For visa-free travels, you still must have a valid passport — usually six months after your departure date— and you must purchase travel health insurance as required by your destination country.

Where Can Singaporean Citizens Go Without a Passport?

Singaporean citizens can enter Albania without a passport with only an ID card.

What Countries Issue eVisa to Singaporean Citizens?

The following 6 countries issue eVisas for Singaporean passport holders:

  • Egypt
  • Ethiopia
  • Gabon
  • India
  • São Tomé and Príncipe
  • Ukraine

The process of getting an eVisa is more or less the same as applying for a traditional visa. However, in this case, you don’t have to visit a visa application center— you can submit your application online, including the visa payment.

After your application is approved, you will receive an email confirming your visa status along with a document you must print out and bring with you when crossing the border. Your visa will be registered online, but some officers may ask you for a physical copy of the permit; that is why it’s important to keep the copy on your person while traveling.

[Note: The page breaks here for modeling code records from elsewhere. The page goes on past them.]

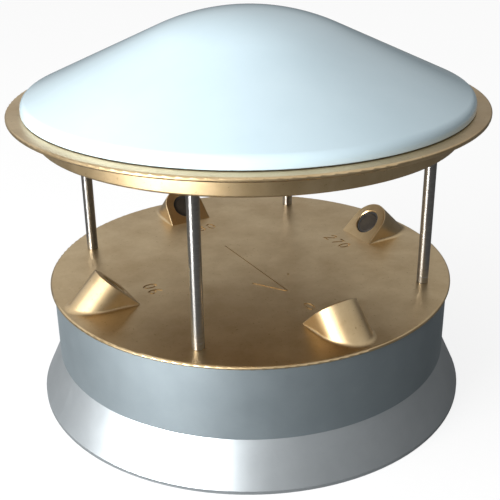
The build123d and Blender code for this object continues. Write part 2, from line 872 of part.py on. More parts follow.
with BuildPart() as base_plate:
    with BuildSketch(Plane.XY.offset(seam_height)):
        Circle(base_radius)
    extrude(amount=base_thk)
    with BuildSketch():
        Circle(hub_dia / 2)
    extrude(amount=seam_height)
    hub_root = base_plate.edges().filter_by(GeomType.CIRCLE).filter_by(
        lambda edge: abs(edge.radius - hub_dia / 2) < pick_gap and edge.center().Z > seam_height - pick_gap
    )
    fillet(hub_root, hub_fillet)
    with BuildSketch():
        Circle(bush_dia / 2 + thread_gap)
    extrude(amount=bush_length + slip_gap, mode=Mode.SUBTRACT)
    with BuildSketch(Plane.XY.offset(seam_height)):
        with PolarLocations(base_screw_circle / 2, base_screw_count, start_angle=ring_screw_angle):
            Circle(m4_screw[0] + screw_gap)
        with Locations((0, connector_y)):
            Circle(neck_dia / 2 + slip_gap)
        with Locations((-vent_radius, 0)):
            Circle(vent_neck_dia / 2 + thread_gap)
    extrude(amount=base_thk, mode=Mode.SUBTRACT)
    with BuildSketch(Plane.XY.offset(seam_height)):
        with Locations((0, connector_y)):
            with GridLocations(connector_screw_pitch, connector_screw_pitch, 2, 2):
                Circle(m25_screw[0] + thread_gap)
    extrude(amount=connector_thread_depth, mode=Mode.SUBTRACT)
    with BuildSketch(Plane.XY.offset(base_top)):
        with PolarLocations(board_standoff_circle / 2, board_standoff_count, start_angle=board_first_angle):
            Circle(m3_screw[0] + thread_gap)
    extrude(amount=-(stud_length + slip_gap), mode=Mode.SUBTRACT)

with BuildPart(Plane.XY.offset(base_top)) as base_gasket:
    with BuildSketch(Plane.XY.offset(base_top)):
        Circle(base_radius)
        Circle(lower_ledge_bore, mode=Mode.SUBTRACT)
        with PolarLocations(base_screw_circle / 2, base_screw_count, start_angle=ring_screw_angle):
            Circle(m4_screw[0] + screw_gap, mode=Mode.SUBTRACT)
    extrude(amount=base_gasket_thk)

base_screw_length = lower_ledge_bottom + ledge_thk - flange_underside - thread_spare
with BuildPart(Plane.XY.offset(flange_underside)) as base_screws:
    with PolarLocations(base_screw_circle / 2, base_screw_count, start_angle=ring_screw_angle):
        add(screw(m4_screw, base_screw_length))

with BuildPart() as pole_bush:
    with BuildSketch():
        Circle(bush_dia / 2)
        Circle(bush_bore_dia / 2, mode=Mode.SUBTRACT)
    extrude(amount=bush_length)
    mouth_edge = pole_bush.edges().filter_by(GeomType.CIRCLE).group_by(Axis.Z)[0].sort_by(SortBy.RADIUS)[0]
    chamfer(mouth_edge, bush_chamfer)

with BuildPart() as breather_vent:
    with BuildSketch(Plane.XY.offset(seam_height - vent_head_thk)):
        with Locations((-vent_radius, 0)):
            RegularPolygon(vent_head_dia / 2, 6)
    extrude(amount=vent_head_thk)
    with BuildSketch(Plane.XY.offset(seam_height)):
        with Locations((-vent_radius, 0)):
            Circle(vent_neck_dia / 2)
    extrude(amount=base_thk)
    with BuildSketch(Plane.XY.offset(seam_height - vent_head_thk)):
        with Locations((-vent_radius, 0)):
            Circle(vent_hole_dia / 2)
    extrude(amount=vent_head_thk + base_thk, mode=Mode.SUBTRACT)

# ---------------------------------------------------------------- boards in the housing


def board(diameter, bottom, hole_circle):
    """Round circuit board with four fixing holes."""
    with BuildPart() as body:
        with BuildSketch(Plane.XY.offset(bottom)):
            Circle(diameter / 2)
            with PolarLocations(hole_circle / 2, board_standoff_count, start_angle=board_first_angle):
                Circle(m3_screw[0] + screw_gap, mode=Mode.SUBTRACT)
        extrude(amount=board_thk)
    return body.part


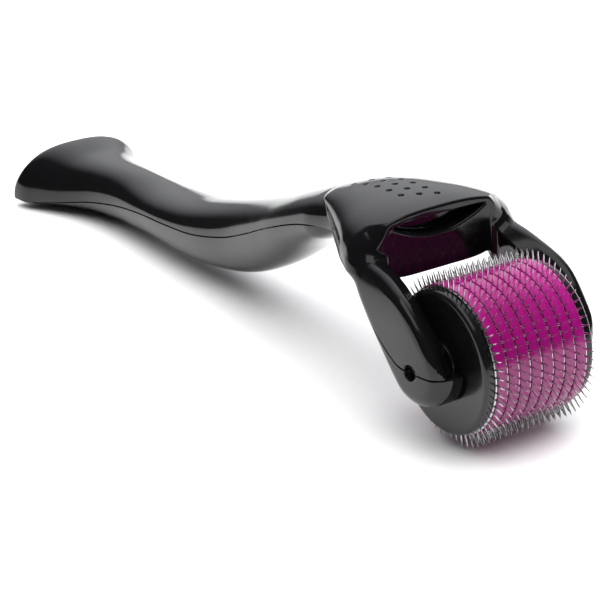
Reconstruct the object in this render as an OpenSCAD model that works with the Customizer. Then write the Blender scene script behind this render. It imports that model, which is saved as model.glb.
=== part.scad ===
// Hand-held needle roller: a curved two-shell handle ends in a fork, and a
// drum of stacked needle discs and spacer rings turns freely on a steel axle.
// Frame: +X from the tail of the handle to the drum, +Y along the axle, +Z up.
// The origin is the centre of the footprint, on the surface it lies on.

/* [Drum] */
// Radius from the axle to the needle tips
tip_r = 12.1; // [11.6:0.1:12.5]
// Radius of the coloured spacer rings
ring_r = 10.5; // [10:0.1:10.8]
// Radius of the black end caps
cap_r = 10.1; // [9.5:0.1:10.4]
// Distance from one needle disc to the next
disc_pitch = 1.87; // [1.7:0.01:1.87]
// Thickness of one needle disc
disc_t = 0.2; // [0.1:0.05:0.3]
// Needles round one disc
needles = 60; // [30:6:72]
// Width of one needle where it leaves the spacer ring
needle_w = 0.34; // [0.2:0.02:0.4]
// Thickness of one end cap, without its hub
cap_t = 1.46; // [1:0.02:1.6]
// Radius of the core tube that the discs are threaded on
core_r = 5; // [4:0.1:6]

/* [Axle] */
// Diameter of the steel axle
axle_d = 2.2; // [1.8:0.1:2.6]
// Length of the steel axle
axle_len = 26.4; // [25:0.2:27.6]
// Running clearance between the axle and the core, on the radius
run_gap = 0.05; // [0.02:0.01:0.1]

/* [Handle] */
// Total width over the fork
fork_w = 28.4; // [27.6:0.1:30]
// Free width between the two fork arms
gap_w = 18.8; // [18.7:0.1:19.2]
// Radius of the rounded end of each fork arm
boss_r = 5.4; // [5:0.1:5.8]
// Wall thickness of the two handle shells
wall = 1.5; // [1.2:0.1:1.8]
// Depth of the small grip dimples in the head
dimple_depth = 0.4; // [0.2:0.1:0.6]

/* [Hidden] */
axle_x = 54.9;
axle_z = 12.1;
tail_x = -67;
discs = 9;
black = [0.03, 0.03, 0.035];
magenta = [0.75, 0.08, 0.6];
steel = [0.75, 0.75, 0.78];

// ---- curves through hand-set stations -------------------------------------
// each row: value at position; the slope is taken from the neighbours
function slope(t, i) = i == 0 ? (t[1][1] - t[0][1]) / (t[1][0] - t[0][0])
    : i == len(t) - 1 ? (t[i][1] - t[i - 1][1]) / (t[i][0] - t[i - 1][0])
    : (t[i + 1][1] - t[i - 1][1]) / (t[i + 1][0] - t[i - 1][0]);
function span(t, x, i = 0) = i >= len(t) - 2 || x < t[i + 1][0] ? i : span(t, x, i + 1);
function herm(t, x, i) = let (h = t[i + 1][0] - t[i][0], u = (x - t[i][0]) / h)
    (2 * u * u * u - 3 * u * u + 1) * t[i][1] + (u * u * u - 2 * u * u + u) * h * slope(t, i)
    + (3 * u * u - 2 * u * u * u) * t[i + 1][1] + (u * u * u - u * u) * h * slope(t, i + 1);
function curve(t, x) = x <= t[0][0] ? t[0][1] : x >= t[len(t) - 1][0] ? t[len(t) - 1][1]
    : herm(t, x, span(t, x));

// distance from the tail end, then the half width of the handle
half_w = [[0, 10], [1, 11], [3, 11.3], [6, 10], [12, 7.5], [17, 6.1], [24, 5.4], [32, 5.6],
    [38, 5.9], [52, 6.3], [62, 6.2], [72, 6.8], [77, 7.2], [89, 7.9], [100, 8.8], [110, 9.6]];
// distance from the tail end, then the height of the underside
bottom = [[0, 0.4], [1, -0.1], [3, -0.5], [10, -0.8], [15, -0.5], [20, -0.1], [26, 0.8], [34, 1.6], [44, 1.5],
    [52, 2.1], [62, 4.2], [72, 8.6], [82, 15], [89, 18.3], [95, 19.9], [101, 20.1], [110, 19.8]];
// distance from the tail end, then the height of the top
top = [[0, 7.4], [1, 8.8], [3, 9.7], [10, 9.3], [22, 9.9], [34, 9.95], [44, 11.1], [52, 13],
    [62, 16], [72, 19.6], [82, 23.8], [92, 27.5], [97, 28.4], [102, 28.6], [107, 28.6], [112, 28.2]];
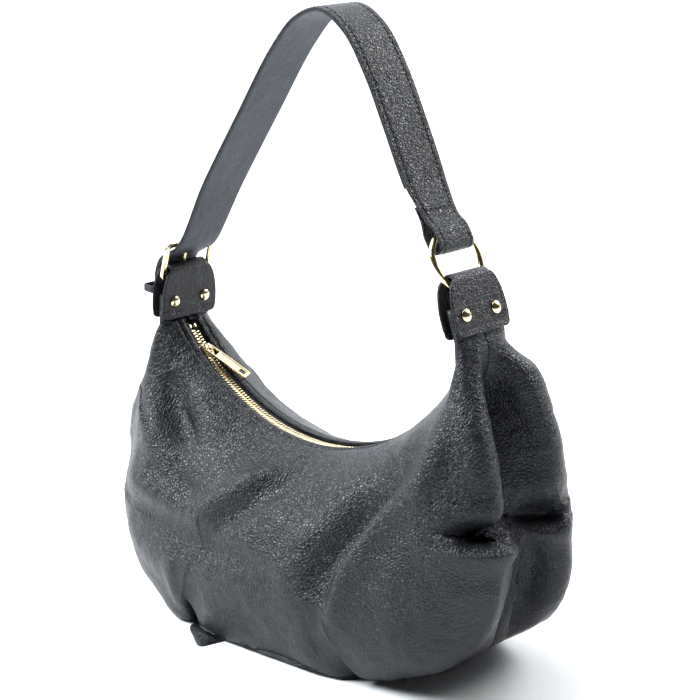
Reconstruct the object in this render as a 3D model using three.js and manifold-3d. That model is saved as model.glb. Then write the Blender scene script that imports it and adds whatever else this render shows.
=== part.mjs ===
// A slouchy leather hobo bag: two soft panels on a soft-cornered base, a curved metal
// zip across the top, riveted leather tabs on both peaks, a buckle on the left tab,
// a round ring in the right tab, and one shoulder strap between them.
//
// Millimetres, +Z up. X runs along the bag, the front panel faces -Y, and the origin
// is on the underside of the base, below the middle of the zip.

import * as THREE from 'three';
import { mergeVertices } from 'three/addons/utils/BufferGeometryUtils.js';
import Module from 'manifold-3d';

const wasm = await Module();
wasm.setup();

const deg = THREE.MathUtils.degToRad;

// ---- driving dimensions -------------------------------------------------------

const GAP = 0.4;                    // clearance between pieces that touch
const LEATHER = 2.2;                // bag and tab leather
const STRAP_LEATHER = 1.8;          // outer layer of the strap
const STRAP_LINING = 1.4;           // inner layer of the strap

// The zip is an arc in the XZ plane, so its slider turns about the arc's centre.
const ZIP_RADIUS = 178;
const ZIP_CENTRE = { x: -3, z: 318 };
const ZIP_END = 54;                 // degrees each side of straight down
const SLIDER_AT = -45.5;            // the slider's place on the arc, in degrees
const TAPE_HALF = 10.8;
const TAPE_THICKNESS = 0.8;
const TEETH_THICKNESS = 2.4;
const TEETH_INNER = 0.8;
const TEETH_OUTER = 4.0;
const MOUTH_HALF = 6.5;             // from the zip's middle to the leather's edge

// Each tab is folded over its ring or buckle and riveted through a bag peak.
const TAB_CHANNEL = 4.8;            // half the space between the two plates
const TAB_FOLD = 36;                // height of the fold's centre above the lower edge
const TAB_HALF_WIDTH = 27;
const TAB_FOLD_HALF_WIDTH = 16.5;
const TONGUE_TOP = 20;              // how far the bag's peak reaches into the tab
const TONGUE_HALF_WIDTH = 24;
const LEFT_TAB = { x: -153, z: 220, lean: 6 };
const RIGHT_TAB = { x: 149, z: 246, lean: -16 };

const RIVET_HEIGHT = 14;
const RIVET_SPACING = 30;
const RIVET_POST = 1.7;
const RIVET_CAP = 4.5;
const RIVET_DOME = 2.0;

const BODY_HALF_LENGTH = 197;
const BODY_HALF_DEPTH = 86;
const BASE_HALF_LENGTH = 92;
const BASE_HALF_DEPTH = 73;
const CREASE_DEPTH = 18;            // how far the seam at each end is drawn in

const WIRE = 2.2;                   // radius of the ring's wire, half the buckle's bar
const RING_RADIUS = 21.8;
const RING_LEAN = -26;
const RING_LOW = 29;                // the ring's lowest wire, above the tab's edge
const BUCKLE_LEAN = 19;
const BUCKLE_HEIGHT = 28;           // heel bar to top bar
const BUCKLE_HALF_WIDTH = 24.5;
const BUCKLE_THICKNESS = 3.4;
const HEEL_HEIGHT = 32;             // the heel bar, above the tab's edge
const STRAP_HALF_WIDTH = 17;

// ---- helpers ------------------------------------------------------------------

const group = new THREE.Group();
group.name = 'hobo_bag';

function material(color, roughness, metalness) {
  return new THREE.MeshStandardMaterial({ color, roughness, metalness });
}

const leather = () => material(0x23262b, 0.55, 0);
const strapLeather = () => material(0x2b2f36, 0.6, 0);
const cloth = () => material(0x3a3532, 0.9, 0);
const tape = () => material(0x101114, 0.85, 0);
const gold = () => material(0xd9b86a, 0.25, 1);

function add(name, geometry, look, parent = group) {
  const mesh = new THREE.Mesh(geometry, look);
  mesh.name = name;
  parent.add(mesh);
  return mesh;
}

function closed(geometry) {
  const bare = geometry.clone();
  bare.deleteAttribute('normal');
  bare.deleteAttribute('uv');
  return mergeVertices(bare, 1e-4);
}

function toSolid(geometry) {
  const merged = closed(geometry);
  const index = merged.index ? merged.index.array : merged.attributes.position.array.map((_, i) => i);
  return new wasm.Manifold(new wasm.Mesh({
    numProp: 3,
    vertProperties: new Float32Array(merged.attributes.position.array),
    triVerts: new Uint32Array(index),
  }));
}

function toGeometry(solid) {
  const mesh = solid.getMesh();
  const geometry = new THREE.BufferGeometry();
  geometry.setAttribute('position', new THREE.BufferAttribute(mesh.vertProperties, 3));
  geometry.setIndex(new THREE.BufferAttribute(mesh.triVerts, 1));
  return geometry;
}

function join(first, ...others) {
  return toGeometry(others.reduce((sum, other) => sum.add(toSolid(other)), toSolid(first)));
}

function cut(first, ...tools) {
  return toGeometry(tools.reduce((rest, tool) => rest.subtract(toSolid(tool)), toSolid(first)));
}

function common(first, second) {
  return toGeometry(toSolid(first).intersect(toSolid(second)));
}

// A box from its lowest and highest corners.
function block(low, high) {
  const size = high.map((value, i) => value - low[i]);
  const middle = high.map((value, i) => (value + low[i]) / 2);
  return new THREE.BoxGeometry(...size).translate(...middle);
}

// An outline drawn in X and Z, given a width across Y.
function acrossY(shape, halfWidth, curveSegments = 5) {
  const depth = 2 * halfWidth;
  const geometry = new THREE.ExtrudeGeometry(shape, { depth, bevelEnabled: false, curveSegments });
  return geometry.translate(0, 0, -halfWidth).rotateX(Math.PI / 2);
}

// An outline drawn in Y and Z, given a width across X.
function acrossX(shape, halfWidth, curveSegments = 4) {
  const depth = 2 * halfWidth;
  const geometry = new THREE.ExtrudeGeometry(shape, { depth, bevelEnabled: false, curveSegments });
  return geometry.translate(0, 0, -halfWidth).rotateX(Math.PI / 2).rotateZ(Math.PI / 2);
}

// A strip of even thickness along a line of [x, z] points.
function strip(line, thickness, halfWidth) {
  const sides = [1, -1].map((side) => offsetLine(line, (side * thickness) / 2));
  const outline = [...sides[0], ...sides[1].reverse()].map(([x, z]) => new THREE.Vector2(x, z));
  return acrossY(new THREE.Shape(outline), halfWidth);
}

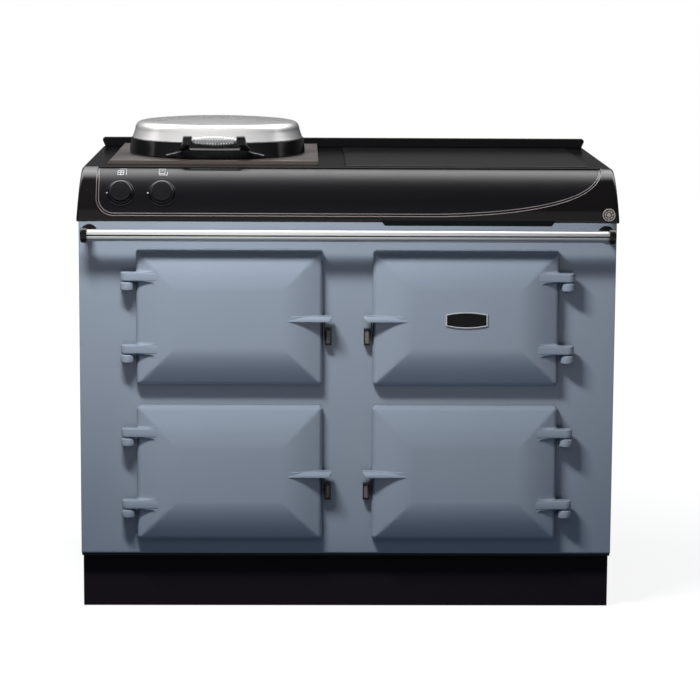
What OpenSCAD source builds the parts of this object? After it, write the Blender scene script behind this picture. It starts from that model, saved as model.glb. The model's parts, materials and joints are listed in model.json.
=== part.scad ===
// Cast iron range cooker: a wide cabinet with four hinged oven doors, an insulated lid over a
// round hotplate, a flat glass hob beside it and a towel rail across the front.
// Millimetres. +X is the cooker's right, -Y its front, +Z up. The origin is on the floor under the
// middle of the whole, so the front panel's face lies at panel_y.

/* [Cabinet] */
// Width of the enamelled cabinet
body_w = 1092; // [1070:1:1200]
// Height of the front plate, from the plinth to the fascia
body_h = 695; // [685:1:740]
// Depth from the front panel's face to the back panel's outer face
body_d = 614; // [610:1:680]
// Thickness of the cast front plate
plate_t = 8; // [6:0.5:10]
// Thickness of the side panels
side_t = 3; // [2:0.5:4]
// Thickness of the back panel
back_t = 2; // [1:0.5:2.5]
// How far the top plate stands out behind the back panel
rear_gap = 13; // [12.5:0.5:30]

/* [Plinth and feet] */
// Height of the plinth under the cabinet
plinth_h = 117; // [100:1:150]
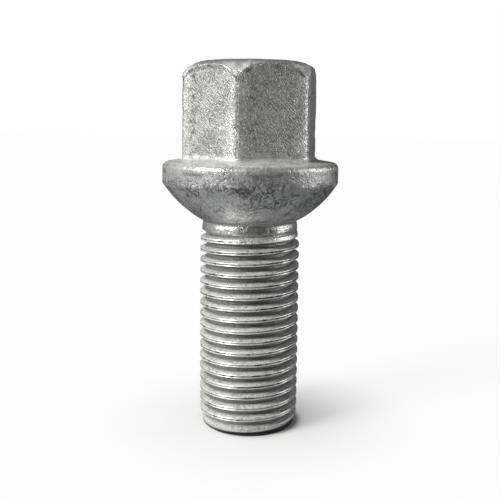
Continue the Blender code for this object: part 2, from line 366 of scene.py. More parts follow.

What Countries Issue Visa on Arrival to Singaporean Passport Holders?

If you are a Singaporean citizen, you can get a visa on arrival for the 32 countries listed below:

  • Azerbaijan
  • Bahrain
  • Bangladesh
  • Benin
  • Bolivia
  • Burundi
  • Comoros
  • Guinea-Bissau
  • Iran
  • Jordan
  • Kuwait
  • Lebanon
  • Madagascar
  • Malawi
  • Maldives
  • Marshall Islands
  • Mauritania
  • Nepal
  • Palau
  • Papua New Guinea
  • Samoa
  • Saudi Arabia
  • Seychelles
  • Sierra Leone
  • Solomon Islands
  • Somalia
  • Saint Helena
  • Timor-Leste
  • Togo
  • Tonga
  • Tuvalu
  • United Arab Emirates

You receive a visa on arrival (VOA) after entering the country that issues such a visa. Usually, there is a separate section at the airport where you can submit your application for your visa on arrival.

Countries With Visa Requirements for Singaporean Citizens

You need a valid visa to enter the following 28 countries with a Singaporean passport:

  • Afghanistan
  • Algeria
  • Bhutan
  • Cameroon
  • Central African Republic
  • Chad
  • China
  • Democratic Republic of the Congo
  • Republic of the Congo
  • Equatorial Guinea
  • Eritrea
  • Falkland Islands
  • Guyana
  • Iraq
  • Liberia
  • Libya
  • Mali
  • Nauru
  • Niger
  • Nigeria
  • North Korea
  • Russia
  • South Sudan
  • Sudan
  • Syria
  • Turkmenistan
  • Venezuela
  • Yemen

The application for a visa goes as follows:

  1. Make an appointment at the visa center in Singapore. You must contact a local visa application center in your home country and make an appointment to submit your application. It may take several months to schedule a meeting with the embassy or consulate.
  2. Get your documents ready. To submit a successful application, you have to prepare the required documents for your visa, i.e., passport, application form, health insurance, etc. Some of your documents must be verified with an apostille stamp or certified by a foreign office.
  3. Submit your application. Finally, you can submit your application and attend the visa interview—you may also be required to submit your biometrics. Once you translate your documents as required by the embassy or consulate and verify them with an apostille stamp— if possible, then you can submit your application. From then it will take several weeks until a decision is made regarding your visa application.

Please note that if you have a valid visa that allows you to enter more than one country, you don’t have to apply for a new visa.

What Documents Do Singaporean Citizens Need to Apply for a Visa?

Singaporean citizens that want to visit countries that require them to apply for a visa beforehand need to submit a few documents. Depending on the country you want to visit, document requirements may vary. However, most countries will certainly require the following:

  • Your valid Singaporean passport (plus a photocopy). Some countries require the passport to be valid for more than six months after the day you plan on departing their country.
  • A filled visa application form.
  • Passport pictures that are not older than six months.
  • Travel health insurance that covers your entire period of stay.
  • Proof of paid visa fee.
  • Detailed travel itinerary that shows all the places you want to visit.
  • Letter of invitation (if applicable)
  • Proof of booked return ticket for the flight home.
  • Proof of booked accommodation.
  • Proof that you have sufficient funds to cover your visit
  • Civil status documents (marriage papers, certificates of birth, etc.)